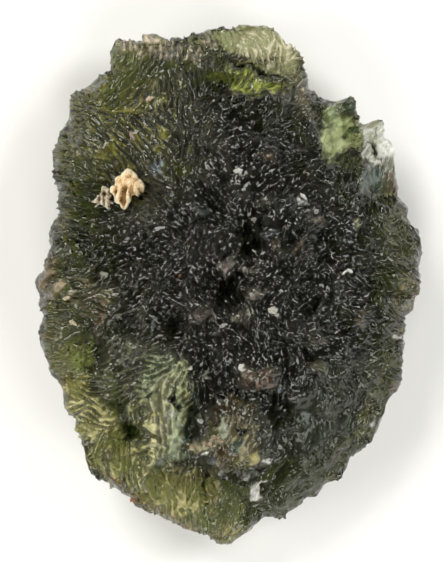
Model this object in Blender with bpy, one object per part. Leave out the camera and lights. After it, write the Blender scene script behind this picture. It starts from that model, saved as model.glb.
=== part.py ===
"""Raw moldavite: a flat, thick-waisted piece of natural green glass, etched into knobs, flutes and pits,
with two crumbs of dried sediment lodged in a hollow of its upper left side.

Metres, +Z up. The stone lies on a small worn facet of its back, and the origin is in the middle of its
footprint on the surface below. +Y runs along its length, towards the thin scalloped ledge.
Every size and place below is in millimetres and is turned to metres where the mesh is made.
"""

import math

import bmesh
import bpy
import numpy as np
from mathutils import Vector, noise

OBJECT_NAME = "raw_moldavite"
MM = 0.001

# Whole stone
SEED = 41
WAIST_THICKNESS = 12.2      # through the thickest part, before the back is worn flat
RIM_HEIGHT = 3.5            # the middle of the rim above the surface that the stone lies on
RIM_WAVE = 0.5              # the rim rises and falls by this much, twice on its way round
RIM_WAVE_TURN = 0.6         # radians that the wave is turned by
FRONT_SHARE = 0.61          # how much of the thickness is on the front of the rim's plane
BODY_THICKNESS = 6.6        # plate thickness away from every mound
EDGE_POWER = 3.6            # higher keeps the plate thick closer to its rim
EDGE_ROUNDNESS = 0.50       # lower is blunter
TRIANGLES = 9000            # the stone's, after its fine mesh is thinned out and before the back is worn flat
SPHERE_LEVELS = 7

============

Work required:
Print all the data exactly.

Exercise solution:
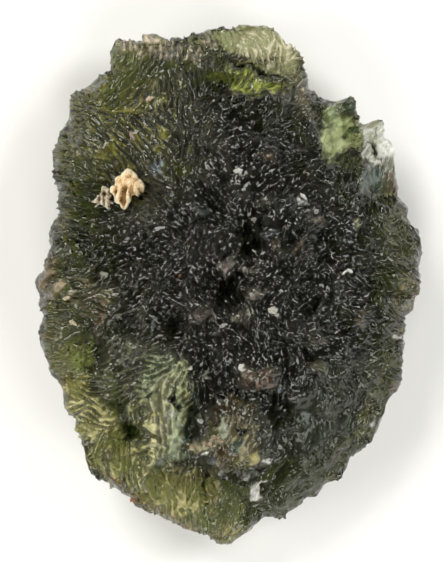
Model this object in Blender with bpy, one object per part. Leave out the camera and lights. After it, write the Blender scene script behind this picture. It starts from that model, saved as model.glb.
=== part.py ===
"""Raw moldavite: a flat, thick-waisted piece of natural green glass, etched into knobs, flutes and pits,
with two crumbs of dried sediment lodged in a hollow of its upper left side.

Metres, +Z up. The stone lies on a small worn facet of its back, and the origin is in the middle of its
footprint on the surface below. +Y runs along its length, towards the thin scalloped ledge.
Every size and place below is in millimetres and is turned to metres where the mesh is made.
"""

import math

import bmesh
import bpy
import numpy as np
from mathutils import Vector, noise

OBJECT_NAME = "raw_moldavite"
MM = 0.001

# Whole stone
SEED = 41
WAIST_THICKNESS = 12.2      # through the thickest part, before the back is worn flat
RIM_HEIGHT = 3.5            # the middle of the rim above the surface that the stone lies on
RIM_WAVE = 0.5              # the rim rises and falls by this much, twice on its way round
RIM_WAVE_TURN = 0.6         # radians that the wave is turned by
FRONT_SHARE = 0.61          # how much of the thickness is on the front of the rim's plane
BODY_THICKNESS = 6.6        # plate thickness away from every mound
EDGE_POWER = 3.6            # higher keeps the plate thick closer to its rim
EDGE_ROUNDNESS = 0.50       # lower is blunter
TRIANGLES = 9000            # the stone's, after its fine mesh is thinned out and before the back is worn flat
SPHERE_LEVELS = 7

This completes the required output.